Sunday, February 06, 2005
The Cooler
Review by Sombrero Grande
The Cooler left me cold. It seems like the filmmakers were trying to remake Casino while throwing in some romantic comedy and fantasy elements. The result, as you can imagine, doesn’t gel. But even if these elements felt cohesive, The Cooler’s stunning lack of originality and cinematic inventiveness leaves the story about as interesting as watching a tray of ice cubes melt.
Bernie Lootz (William H. Macy) is a “cooler,” someone with such fantastic bad luck that he actually spreads it around as if it were contagious. He works for Shelly (Alec Baldwin) at the fictitious Shangri-La casino in Las Vegas. Whenever some poor schmuck is hitting a hot streak, Bernie’s ordered to head on over and, sure enough, what was once hot now becomes cold and the house takes all. Bernie’s the unluckiest man alive until he befriends a desperate waitress who falls in love with him. They have some rather graphic sex--if any of you have ever longed to see William H. Macy’s thrusting naked ass, this is YOUR movie--and his unlucky streak suddenly makes a screeching U-turn. Now the people he strolls up to in the casino start bathing in jackpots. Why is it that in Hollywood movies, sex is always the catalyst for better times? Probably because so many careers are made on the “casting couch,” I imagine. At any rate, this pisses off Shelly, and he does whatever scummy mafia thing he can think of to get his best cooler back.
In typing that last paragraph, I realized that I made the story sound much better than the movie does. Really, this is a movie made to craft a good trailer. Characters say exactly what they’re feeling or sum themselves up in sound bites that, sure enough, must have made the editor of the trailer’s job much easier. The rest of the film is packing peanut-esque filler.
I like William H. Macy as an actor, though after watching his portrayal of Bernie, I began to wonder why. Though I suppose I really can’t fault Macy too much because a good actor can only do so much with bland material.

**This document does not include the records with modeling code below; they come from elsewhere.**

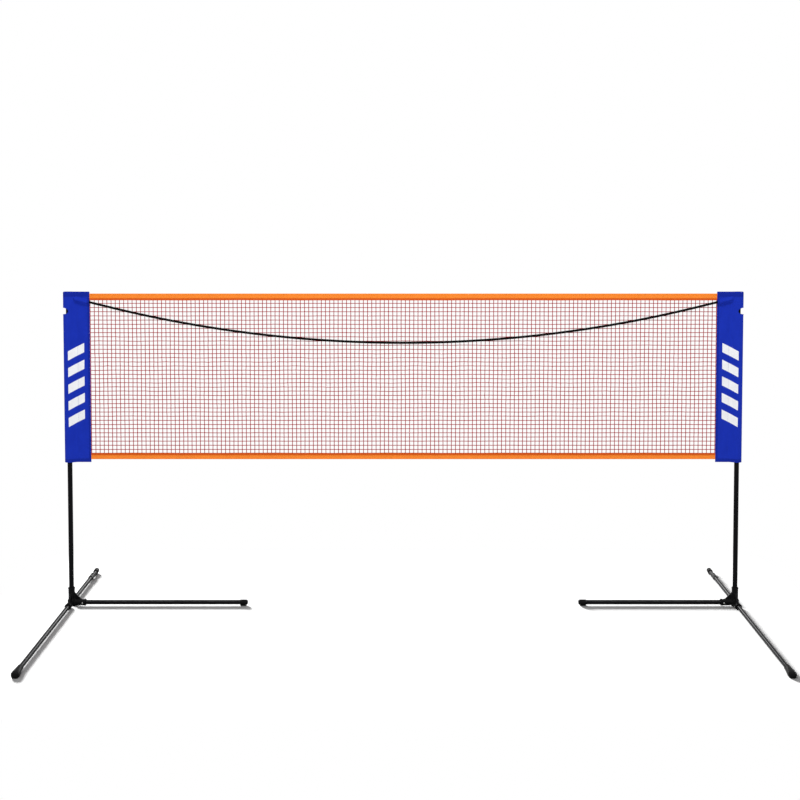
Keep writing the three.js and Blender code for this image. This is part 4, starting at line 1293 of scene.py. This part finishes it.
# %% [markdown]
# ## Moulded nylon and rubber
#
# The hub comes out of a spark-eroded mould, so its skin is matt with a fine, even grain. The feet are
# softer: rougher, a little lighter where they have rubbed on the ground. Both are so dark that their shape
# shows only in the highlights, so the grain goes into the bump and the roughness, and hardly into the
# color.

# %% Moulded finishes
def moulded_finish(name, dark, light, roughness, grain, depth, specular):
    """Grain = fine noise as bump; broad noise moves color and roughness a little."""
    finish, shader, tree = new_finish(name, dark, roughness, specular)
    place_in = object_place(tree)
    relief(tree, shader, noise(tree, place_in, grain, 3.0, 0.6), depth)
    broad = noise(tree, place_in, 35.0, 4.0)
    rough = ramp(tree, broad, 0.0, 1.0, roughness - 0.07, roughness + 0.07)
    feed(tree, shader, Base_Color=two_colors(tree, broad, dark, light), Roughness=rough)
    return finish


HUB_NYLON = moulded_finish(
    "hub_nylon", dark=(0.002, 0.002, 0.0023), light=(0.005, 0.005, 0.0056),
    roughness=0.42, grain=1500.0, depth=0.00012, specular=0.06,
)
FOOT_RUBBER = moulded_finish(
    "foot_rubber", dark=(0.0025, 0.0025, 0.0027), light=(0.007, 0.007, 0.007),
    roughness=0.45, grain=900.0, depth=0.00015, specular=0.05,
)
LOCK_NYLON = moulded_finish(
    "lock_nylon", dark=(0.0025, 0.0025, 0.003), light=(0.006, 0.006, 0.007),
    roughness=0.3, grain=1200.0, depth=0.00006, specular=0.05,
)

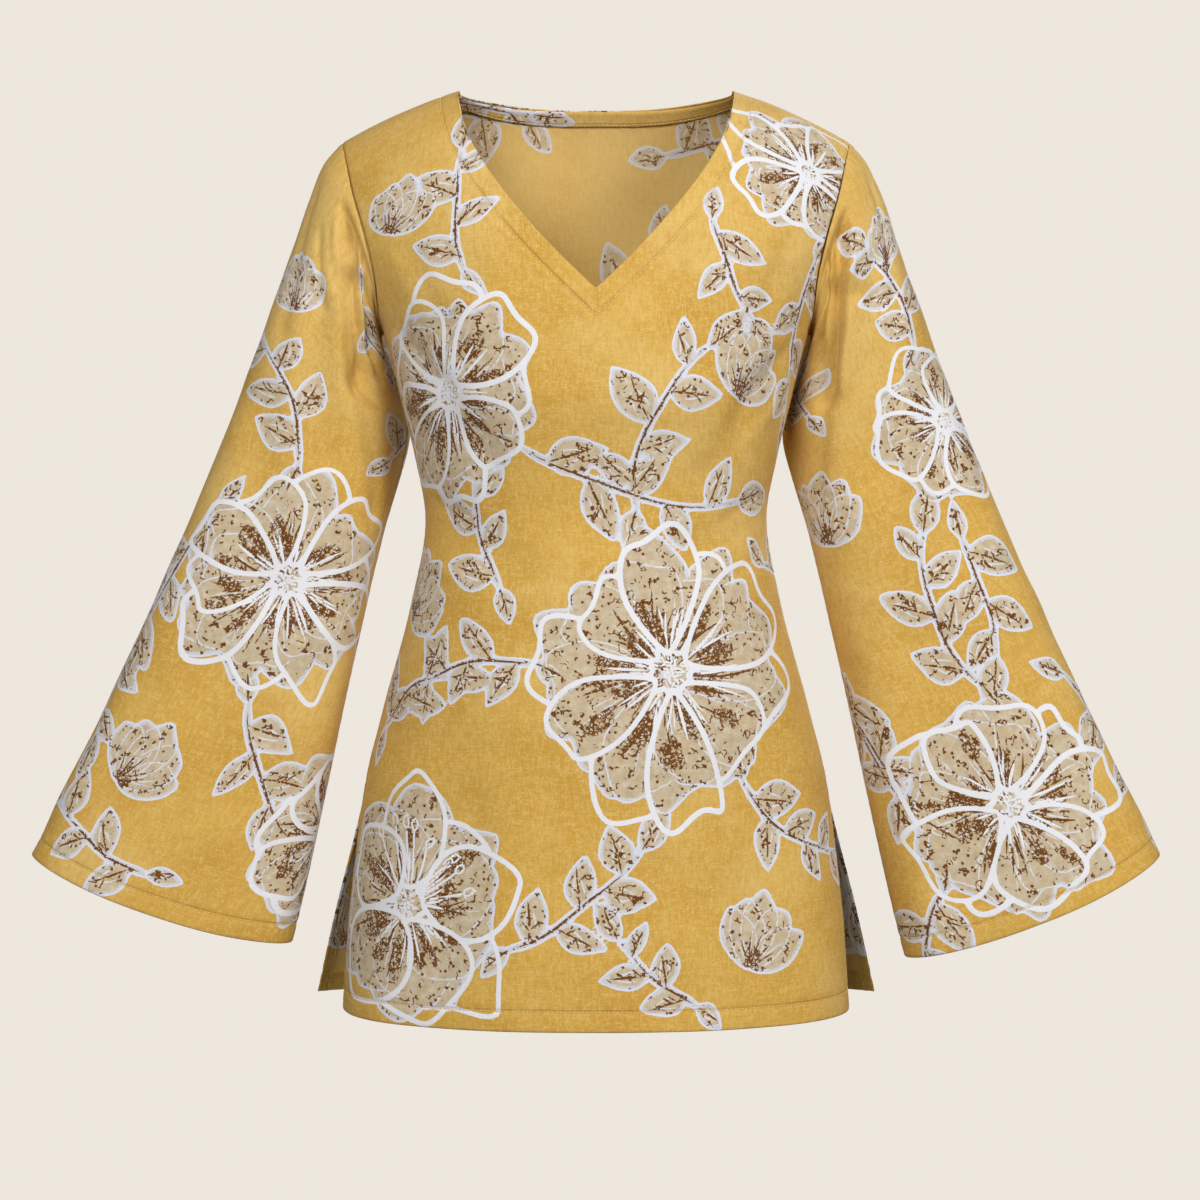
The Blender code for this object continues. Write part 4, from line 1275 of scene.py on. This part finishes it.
def parts_of(strokes):
    """All the short straight lines of these strokes: start, end, half width at each, and if each is a loose end."""
    rows = []
    for stroke in strokes:
        loose = np.zeros((len(stroke.line) - 1, 2))
        if not stroke.closed:
            loose[0, 0] = loose[-1, 1] = 1
        halves = np.stack([stroke.halves[:-1], stroke.halves[1:]], -1)
        rows.append(np.concatenate([stroke.line[:-1], stroke.line[1:], halves, loose], 1))
    rows = np.concatenate(rows)
    return rows[:, :2], rows[:, 2:4], rows[:, 4:6], rows[:, 6:]


def lay_lines(strokes, corners, middles, aside, room, found):
    """Each face takes the nearest line that crosses or nearly crosses it."""
    starts, ends, halves, loose = parts_of(strokes)
    faces = close_to(middles, np.concatenate([starts, ends]), LINE_REACH)
    if not len(faces):
        return
    gap, which = nearest(middles[faces], starts, ends)
    use = (gap < LINE_REACH) & (gap < found[faces])
    faces, which = faces[use], which[use]
    found[faces] = gap[use]
    run = (ends - starts)[which][:, None]
    size = np.linalg.norm(run, axis=-1).clip(1e-7)
    off = corners[faces] - starts[which][:, None]
    t = (off * run).sum(-1) / size**2
    inner = t.clip(0, 1)
    over = abs(t - inner) * size * np.where(t < 0, loose[which][:, :1], loose[which][:, 1:])
    half = halves[which][:, :1] * (1 - inner) + halves[which][:, 1:] * inner
    aside[faces] = 1000 * (run[..., 0] * off[..., 1] - run[..., 1] * off[..., 0]) / size
    room[faces] = 1000 * (half - over)


def ink(flat, faces, motifs, sewn_rows):
    """The distances from the drawing and from the rows of stitches, in millimetres."""
    fill, bold = np.full(len(flat), FAR), np.full(len(flat), FAR)
    patch = np.zeros(len(flat))
    corners = flat[faces]
    middles = corners.mean(1)
    lines = {kind: (np.full(faces.shape, FAR), np.full(faces.shape, -FAR)) for kind in LINE_KINDS}
    found = {kind: np.full(len(faces), np.inf) for kind in lines}
    for row in sewn_rows:
        strokes = [Stroke(row, np.full(len(row), THREAD_GROOVE), False)]
        lay_lines(strokes, corners, middles, *lines["sewn"], found["sewn"])
    for motif in motifs:
        drawing = DRAW[type(motif)](motif)
        for loop in drawing.fills:
            near = close_to(flat, loop, REACH)
            if len(near):
                gap = 1000 * nearest(flat[near], loop, np.roll(loop, -1, 0))[0]
                fill[near] = np.minimum(fill[near], np.where(inside(flat[near], loop), -gap, gap))
        for stroke in drawing.bold:
            if stroke.halves.max() < THICK:
                continue
            near = close_to(flat, stroke.line, REACH)
            if len(near):
                starts, ends, halves, _ = parts_of([stroke])
                gap, which = nearest(flat[near], starts, ends)
                bold[near] = np.minimum(bold[near], 1000 * (gap - halves[which].mean(1)))
        for x, y, way, length, width in drawing.patches:
            off = turned_to(flat - (x, y), -way, 0, 0) / (length, width)
            patch = np.maximum(patch, 1 - (off**2).sum(1))
        for kind, strokes in (("fine", drawing.fine), ("vein", drawing.veins), ("bold", drawing.bold)):
            if strokes:
                lay_lines(strokes, corners, middles, *lines[kind], found[kind])
    return fill.clip(-FAR, FAR), bold.clip(-FAR, FAR), patch.clip(0, 1), lines


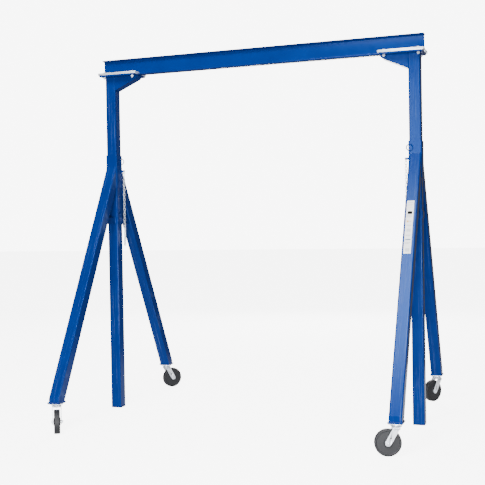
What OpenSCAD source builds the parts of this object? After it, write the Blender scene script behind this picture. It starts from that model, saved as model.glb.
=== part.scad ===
// Portable gantry crane, height-adjustable: a rolled beam on two square columns,
// each telescoping in a two-legged frame that rolls on swivel casters.
// Frame: origin on the floor midway between the columns, +X along the beam,
// +Y to the rear, +Z up. All sizes in millimetres.

/* [Beam] */
// Length of the beam
beam_length = 3048; // [2440:1:4600]
// Height of the beam section
beam_height = 152.4; // [120:0.1:210]
// Width of the beam's flanges
flange_width = 84.6; // [70:0.1:110]
// Thickness of a flange at its tip
flange_tip = 5.8; // [4:0.1:10]
// Thickness of a flange where it meets the web
flange_root = 12.4; // [8:0.1:18]
// Thickness of the web
web = 5.9; // [4:0.1:10]

/* [Columns] */
// Distance from the beam's end to the column's centre line
end_setback = 83; // [70:1:300]
// Length of a column
column_length = 3157; // [2600:1:3900]
// Outside size of the square column tube
column_size = 101.6; // [84:0.1:122]
// Wall of the column tube
column_wall = 6.4; // [4:0.1:9]
// Gap between the floor and the columns at the lowest setting
floor_gap = 3; // [1:1:30]
// Spacing of the height-setting holes
hole_pitch = 152.4; // [120:0.1:190]
// Number of steps that the columns can be raised
steps = 8; // [4:1:9]

/* [Beam seat] */
// Length of the seat plate under the beam
seat_length = 366; // [320:1:440]
// Width of the seat plate
seat_width = 240; // [220:1:300]
// Thickness of the seat plate
seat_thick = 12.7; // [8:0.1:20]
// Distance from the beam's end to the seat plate's end
seat_setback = 4; // [0:1:12]
// Length of a clamp bar
clamp_length = 390; // [370:1:460]
// Thickness of a clamp bar over the flange
clamp_thick = 12.7; // [8:0.1:20]
// How far a clamp bar reaches over the flange
clamp_lap = 20; // [12:1:30]
// Spacing of the clamp bolts along the beam
clamp_pitch = 292; // [250:1:330]
// Distance of the clamp bolts from the beam's centre plane
clamp_bolt_y = 80; // [66:1:100]
// Diameter of the clamp bolts
clamp_bolt = 15.9; // [12:0.1:20]
// Depth of the gusset where it meets the column
gusset_depth = 125; // [90:1:170]
// Length of the gusset under the seat plate
gusset_length = 240; // [160:1:262]
// Thickness of the gusset's plate
gusset_plate = 6.4; // [4:0.1:10]

/* [Side frames] */
// Length of the sleeve that the column slides in
sleeve_length = 313; // [250:1:380]
// Height of the sleeve's top above the floor
sleeve_top = 2419; // [2240:1:2760]
// Wall of the sleeve
sleeve_wall = 5.55; // [3:0.05:7]
// Clearance between the column and the sleeve, each side
slide_gap = 0.8; // [0.5:0.1:3]
// Outside size of the square leg tube
leg_size = 101.6; // [80:0.1:122]
// Wall of the leg tube
leg_wall = 4.8; // [3:0.1:7]
// Distance from the sleeve's top down to the legs' heads
leg_drop = 108; // [60:1:150]
// Distance of a foot's centre from the column's centre line
foot_y = 1110; // [900:1:1340]
// Height of the vertical toe at a leg's foot
toe_height = 44; // [30:1:60]
// Side of the square foot plate
foot_size = 114.3; // [110:0.1:150]
// Thickness of the foot plate
foot_plate = 9.5; // [6:0.1:14]
// Height of the guide collar's centre above the floor
collar_z = 1793; // [1500:1:1900]
// Height of the guide collar and of the tie bars
collar_height = 61; // [45:1:80]
// Width of a tie bar
tie_width = 63.5; // [50:0.5:90]
// Distance from the sleeve's top down to the hitch pin hole
pin_drop = 247; // [200:1:290]
// Diameter of the hitch pin
pin_dia = 20.6; // [16:0.1:26]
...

The only thing ever I’ve heard anyone praise about The Cooler is Alec Baldwin’s performance. While he does disappear into the role, it’s really nothing more than the standard mafia persona we’ve seen dozens of times before in other films. I think the reason why he’s been singled out is largely due to the fact that his character is the sole interesting one in the film. His story and character are actually made interesting by the way in which they’re slowly revealed and so his eventual change is more remarkable. He becomes a terrifying villain, and we want to see Bernie and his new love escape his grasp not because we’ve come to care about them, but because who wouldn’t want to get away from the likes of Shelly.
Everything else about The Cooler is so boring that by 2/3rds of the way through the film I started skipping ahead chapters on the DVD to move things along. The Cooler is, above all else, a frustratingly mediocre work. Shots, scenes, edits are unimaginatively plucked from already clichéd moments in other films, presented here insultingly as if they were new. When Bernie pulls up to a neon sign that reads “EZ Mark” and then the letters “et” buzz on to reveal it actually says “EZ Market,” you can tell that someone thought they were being SO clever. Pretentious, smirky moments like this have “bad indie flick” written all over them. There are also baffling moments like when Bernie peers into a crashed car’s window and immediately asserts, “it’s a drunk driver!” How the f**k is he supposed to know that--other than the fact it was written into the script as a quick deus ex machina way to move on? If he’d done something as simple as retrieve an open bottle of liquor from inside, that would be all that’d be necessary. But no. To quote the title character in Ed Wood, “cut; print; we’re moving on!”
It seems fitting to close my review of this unimaginative, clichéd film with a groan-inducing line like, “you’d be unlucky to be left out in the cold with The Cooler,” so I will.